Zgodnie z prawem pracodawca może wysłać pracownika na zaległy urlop nawet wówczas, gdy pracownik się z tym nie zgadza. Ekwiwalent pieniężny przysługuje tylko wtedy, gdy wykorzystanie urlopu jest niemożliwe. Pracodawca może jednak nie skorzystać z przysługującego mu uprawnienia. W takim wypadku zobowiązany będzie do wypłacenia pracownikowi odpowiedniego ekwiwalentu za niewykorzystany urlop. Praktycznie większość pracodawców drugiej opcji nie wybiera.
Pracownik ma prawo do corocznego, nieprzerwanego i płatnego wypoczynku. Pracodawca powinien udzielić pracownikowi urlopu w tym roku kalendarzowym, w którym pracownik nabył do niego prawo. Natomiast urlopu niewykorzystanego w danym roku przez pracownika pracodawca musi udzielić pracownikowi najpóźniej do końca marca roku przyszłego. Pracodawcy jednak nie zawsze pamiętają o zasadach udzielania urlopów wypoczynkowych, dlatego często pracownicy mają sporo dni niewykorzystanego w terminie urlopu.

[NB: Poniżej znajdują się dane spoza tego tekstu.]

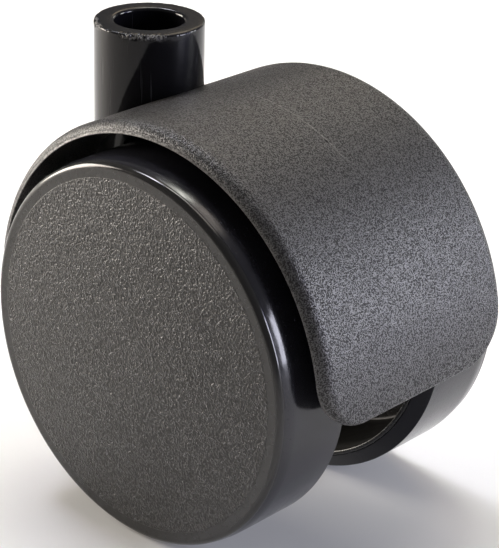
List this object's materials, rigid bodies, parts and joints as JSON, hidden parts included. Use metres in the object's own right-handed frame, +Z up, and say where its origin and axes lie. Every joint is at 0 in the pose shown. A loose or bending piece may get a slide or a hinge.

Zgodnie z art. 1671 k.p. w okresie wypowiedzenia umowy o pracę pracownik jest obowiązany wykorzystać przysługujący mu urlop, jeżeli w tym okresie pracodawca udzieli mu urlopu. Natomiast zgodnie z art. 171 par. 1 k.p. w przypadku niewykorzystania przez pracownika urlopu w całości lub w części z powodu rozwiązania lub wygaśnięcia stosunku pracy pracownikowi przysługuje ekwiwalent pieniężny.